6. As vezes, as verdadeiras mudanças somente são possíveis quando se rompe com um velho paradigma. Porque é difícil vencerem‐se vícios que se confundem com um modus vivendi. Muitos dos processos de desenvolvimento no país não andam devidamente por causa dos excessos de vícios. Algumas instituições e indivíduos com responsabilidade não têm força moral para realizarem convenientemente o trabalho que lhes é esperado por estarem muito comprometidos. Temos alguns bons governantes que poderiam fazer mais e melhor se no quadro em que operam não houvesse tanta sobreposição e uma hierarquização exagerada.

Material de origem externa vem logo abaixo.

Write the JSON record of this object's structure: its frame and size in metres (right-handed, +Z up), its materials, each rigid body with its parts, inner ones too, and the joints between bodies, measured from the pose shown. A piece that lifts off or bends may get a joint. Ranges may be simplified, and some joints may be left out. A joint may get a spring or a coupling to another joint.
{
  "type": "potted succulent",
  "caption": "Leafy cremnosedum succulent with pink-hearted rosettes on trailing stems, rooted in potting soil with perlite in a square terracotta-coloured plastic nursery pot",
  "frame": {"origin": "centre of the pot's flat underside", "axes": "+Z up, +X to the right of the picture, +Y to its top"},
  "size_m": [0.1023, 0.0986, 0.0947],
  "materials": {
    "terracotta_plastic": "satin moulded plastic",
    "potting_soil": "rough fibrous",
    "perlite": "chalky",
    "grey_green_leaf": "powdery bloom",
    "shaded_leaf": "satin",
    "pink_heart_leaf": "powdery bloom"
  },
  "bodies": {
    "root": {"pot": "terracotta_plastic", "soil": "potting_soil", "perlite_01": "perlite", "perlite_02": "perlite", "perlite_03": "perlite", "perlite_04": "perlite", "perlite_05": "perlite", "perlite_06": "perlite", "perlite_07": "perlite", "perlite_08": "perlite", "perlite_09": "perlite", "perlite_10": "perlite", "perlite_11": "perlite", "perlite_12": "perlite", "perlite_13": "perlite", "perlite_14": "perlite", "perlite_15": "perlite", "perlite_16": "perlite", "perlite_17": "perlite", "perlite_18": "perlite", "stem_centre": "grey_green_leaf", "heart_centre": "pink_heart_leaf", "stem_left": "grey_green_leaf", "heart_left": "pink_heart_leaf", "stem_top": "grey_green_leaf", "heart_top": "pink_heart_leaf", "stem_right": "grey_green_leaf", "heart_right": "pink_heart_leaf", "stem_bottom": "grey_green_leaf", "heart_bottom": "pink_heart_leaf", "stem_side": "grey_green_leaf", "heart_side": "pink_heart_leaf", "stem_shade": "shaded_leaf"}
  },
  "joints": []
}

Entristece‐me bastante quando oiço de pessoas, algumas até com um certo nível de instrução, dizerem que não existem alternativas à altura no país, como se os que alí estão tivessem nascido sábios. Então quando é que se estará a altura? Em que país africano se reconheceu ter chegado altura para uma alternância? O ser humano, por natureza, é resistente às mudanças, mas elas não só devem acontecer como são necessarias. É claro que muitos têm medo da mudança por recearem perder as mordomias que a situação actual lhes proporciona e não necessariamente porque pensam no bem‐estar do colectivo. O exercício da alternância não somente fortifica a democracia como também solidifica o processo de paz.

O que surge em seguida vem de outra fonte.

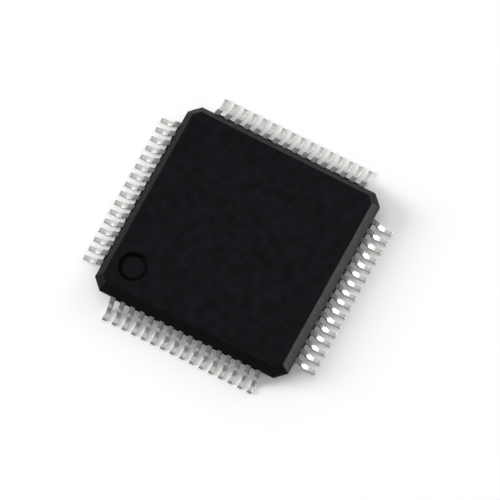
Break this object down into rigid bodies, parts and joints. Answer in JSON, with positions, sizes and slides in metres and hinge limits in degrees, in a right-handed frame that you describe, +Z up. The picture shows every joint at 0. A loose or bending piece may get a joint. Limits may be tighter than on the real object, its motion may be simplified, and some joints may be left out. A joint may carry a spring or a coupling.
{
  "type": "quad flat pack chip",
  "caption": "Thin square black moulded semiconductor package with fine gull wing leads bent out and down along all four sides, cut corners and a round dimple that marks pin 1.",
  "frame": {"origin": "centre of the seating plane, under the feet of the leads", "axes": "+Z up from the seating plane through the marked top face; the pin 1 corner is at -X, +Y; pins count anticlockwise from above, 1 to 16 down the -X side"},
  "size_m": [0.012, 0.012, 0.0011],
  "materials": {
    "moulding_compound": "satin black epoxy moulding compound, with the fine sparked texture of its mould",
    "tinned_lead": "matt tin plating over copper alloy",
    "copper_frame": "bare stamped copper alloy",
    "die_adhesive": "silver filled epoxy adhesive",
    "silicon": "polished silicon",
    "gold_wire": "drawn gold wire"
  },
  "bodies": {
    "root": {"mould_body": "moulding_compound", "leads_01_17_33_49": "tinned_lead", "leads_02_18_34_50": "tinned_lead", "leads_03_19_35_51": "tinned_lead", "leads_04_20_36_52": "tinned_lead", "leads_05_21_37_53": "tinned_lead", "leads_06_22_38_54": "tinned_lead", "leads_07_23_39_55": "tinned_lead", "leads_08_24_40_56": "tinned_lead", "leads_09_25_41_57": "tinned_lead", "leads_10_26_42_58": "tinned_lead", "leads_11_27_43_59": "tinned_lead", "leads_12_28_44_60": "tinned_lead", "leads_13_29_45_61": "tinned_lead", "leads_14_30_46_62": "tinned_lead", "leads_15_31_47_63": "tinned_lead", "leads_16_32_48_64": "tinned_lead", "die_pad": "copper_frame", "die_attach": "die_adhesive", "silicon_die": "silicon", "bond_wires_01_17_33_49": "gold_wire", "bond_wires_02_18_34_50": "gold_wire", "bond_wires_03_19_35_51": "gold_wire", "bond_wires_04_20_36_52": "gold_wire", "bond_wires_05_21_37_53": "gold_wire", "bond_wires_06_22_38_54": "gold_wire", "bond_wires_07_23_39_55": "gold_wire", "bond_wires_08_24_40_56": "gold_wire", "bond_wires_09_25_41_57": "gold_wire", "bond_wires_10_26_42_58": "gold_wire", "bond_wires_11_27_43_59": "gold_wire", "bond_wires_12_28_44_60": "gold_wire", "bond_wires_13_29_45_61": "gold_wire", "bond_wires_14_30_46_62": "gold_wire", "bond_wires_15_31_47_63": "gold_wire", "bond_wires_16_32_48_64": "gold_wire"}
  },
  "joints": []
}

Agora uma coisa deve estar bem clara, independentemente na mudança ou alternativa que possa haver um dia, é necessário que o verdadeiro poder resida de facto no povo e que as instituições sejam fortes o suficiente para combater os excessos e a impunidade. É necessário que se promova mais um estilo de governação participativa continuada e que vá para além da consulta para a obtenção do voto. Porque quer queiramos quer não, os verdadeiros problemas de África residem nos estilos de governação que têm sido implementados nos diferentes Estados.

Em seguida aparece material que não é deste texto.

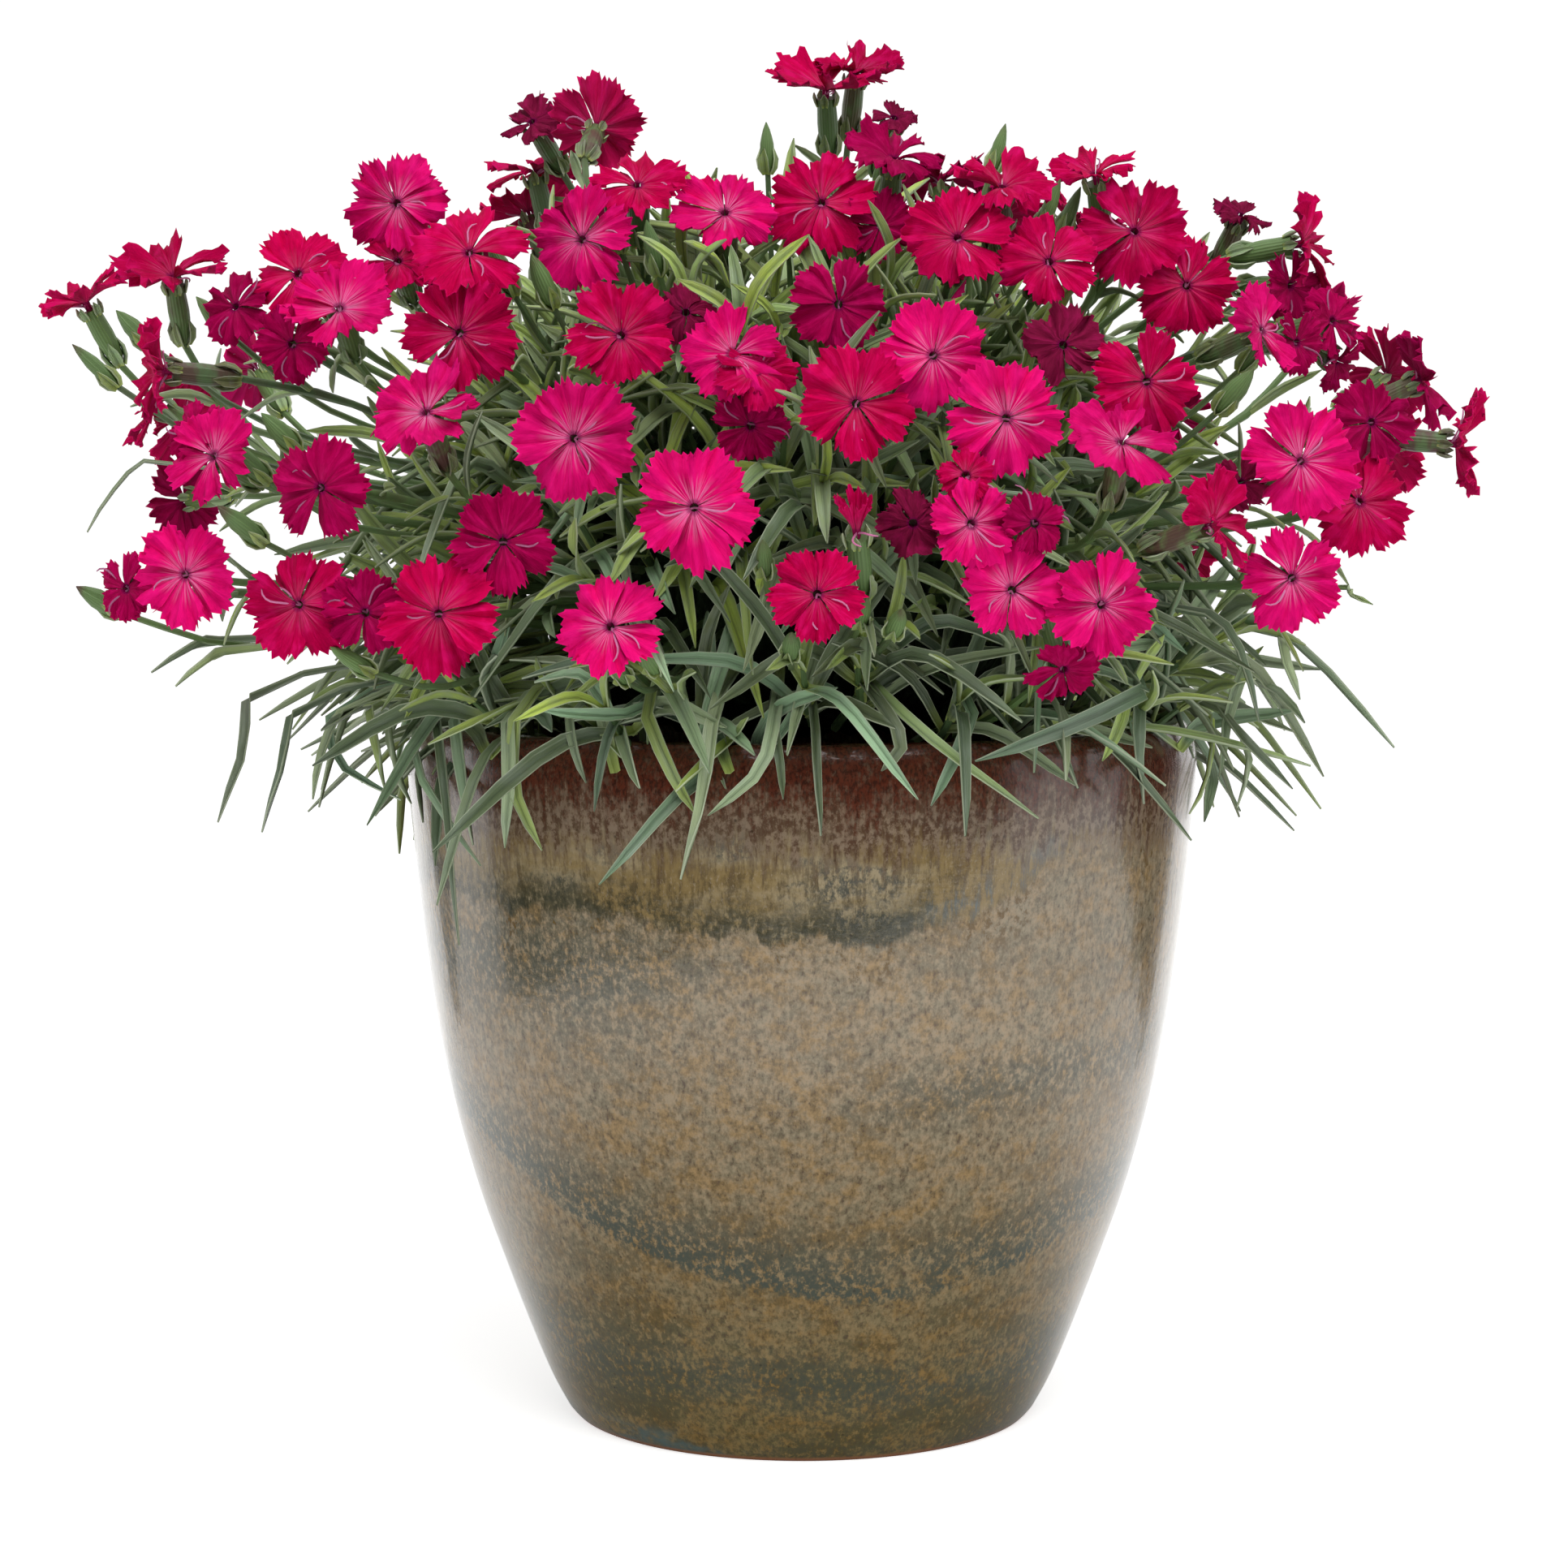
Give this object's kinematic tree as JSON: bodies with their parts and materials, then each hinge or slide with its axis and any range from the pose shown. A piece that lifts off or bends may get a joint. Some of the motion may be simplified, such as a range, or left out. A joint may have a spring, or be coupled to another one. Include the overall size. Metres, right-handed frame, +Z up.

Tenho consciência que temas como este são normalmente tabús em Angola e muitos anti‐ democráticos e extremistas poderão tirar ilações negativas que vão para além daquilo que pretendi transmitir, mas esta é simplesmente a forma como vejo o panorama político do meu país. Cada um é livre de olhá‐lo a partir do ângulo que achar mais conveniente. Então, quem está a altura de governar Angola?